Aqui vai mais uma opinião sobre UM DIA. Dessa vez é o
site de Patricia Cálão, uma portuguesa com uma página bem bacana, que vale a visita!
Trechos de Um Dia..
"(...) Acho que você tem medo de ser feliz Emma. Parece que pensa que o caminho natural das coisas na sua vida e ser triste, sombria e macambúzia, e odiar seu emprego, odiar o lugar onde mora e não ter sucesso nem dinheiro (...) Na verdade vou mais longe: acho que você gosta de se sentir frustrada e ter menos do que queria ter, porque isso é mais fácil, não é? O fracasso e a infelicidade são mais fáceis, porque você pode fazer piada com isso. Está incomodada? Aposto que sim. Bem, estou só começando."

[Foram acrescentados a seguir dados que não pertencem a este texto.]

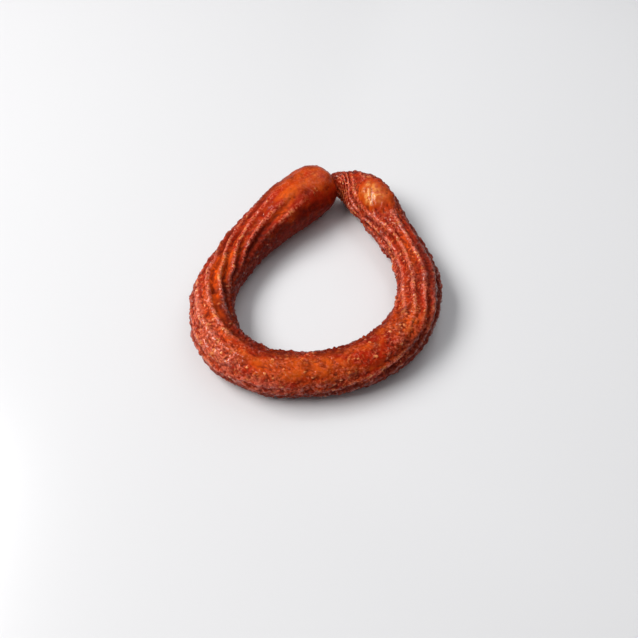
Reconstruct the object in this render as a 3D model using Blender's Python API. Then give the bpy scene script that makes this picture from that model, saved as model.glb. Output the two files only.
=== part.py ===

"As vezes pensa como seria bom ser despertada por um telefonema no meio da noite: "Pegue um táxi agora mesmo", ou "preciso encontrar com você". Mas na maior parte do tempo se sente como uma personagem de um romance de Muriel Spark - independente, aficionada por livros, inteligente e secretamente romântica. Aos vinte e sete anos, Emma Morley tem um diploma com duas menções honrosas, em inglês e em história, uma cama nova, um apartamento de dois cômodos em Earls Court, muitos bons amigos e uma pós-graduação em educação."
"Havia algo de não convincente e efêmero naquelas tentativas de construir um lar, como se fossem duas crianças montando uma cabana, e, apesar da pintura nova, dos quadros nas paredes, dos novos móveis, o apartamento mantinha a mesma atmosfera de coisa gasta e temporária."
"Na primeira noite, quando fecharam a porta da frente e abriram o champagnhe, Emma teve vontade de chorar. É normal demorar algum tempo até sentirmos que é a nossa casa, disse Ian ao abraçá-la na cama naquela noite, e ao menos eles tinham conseguido subir um primeiro degrau. Mas a ideia de subir as escadas juntos, degrau após degrau, ano após ano, a enchia de uma terrível tristeza. E o que haveria no topo?"
"O que aconteceu com as amigas? Eram engraçadas e gostavam de se divertir, eram gregárias e interessantes, mas cada vez mais noites são passadas como aquela, com casais pálidos, irritados e com olheiras em salas malcheirosas, conversando sobre o milagre de o bebê estar crescendo em vez de diminuindo. Já cansou de expressar a alegria ao ver um bebê engatinhar, como se isso fosse um desenvolvimento completamente inesperado. O que eles esperavam, que voasse?"
"Sente-se particularmente aborrecida com isso, seus amigos homens fazendo o papel de jovens papais: irritadiços porém de bom humor, exaustos porém modernos, com suas jaquetas militares e calças jeans, barriguinhas protuberantes e aquela expressão de contentamento ao jogar o júnior para o alto."
"Sim, eles ainda se divertiam juntos, embora agora fosse diferente. Todo aquele desejo ardente, a angústia e a paixão foram substituídos por um ritmo estável de prazer e satisfação, com alguns atritos ocasionais, mas parecia ser uma mudança para melhor. Talvez Emma já tivesse sido mais feliz em outros momentos da vida, mas nunca as coisas estiveram tão estáveis quanto agora."
"Por quê? O que você quer fazer? - ela perguntou, embora soubesse a resposta. Dexter colocou a mão no pescoço dela, ao mesmo tempo que Emma tocava de leve o quadril dele, e os dois se beijaram no meio da rua, rodeados de pessoas que corriam para casa sob os últimos raios do sol de verão, e foi o beijo mais doce que já tinham sentido."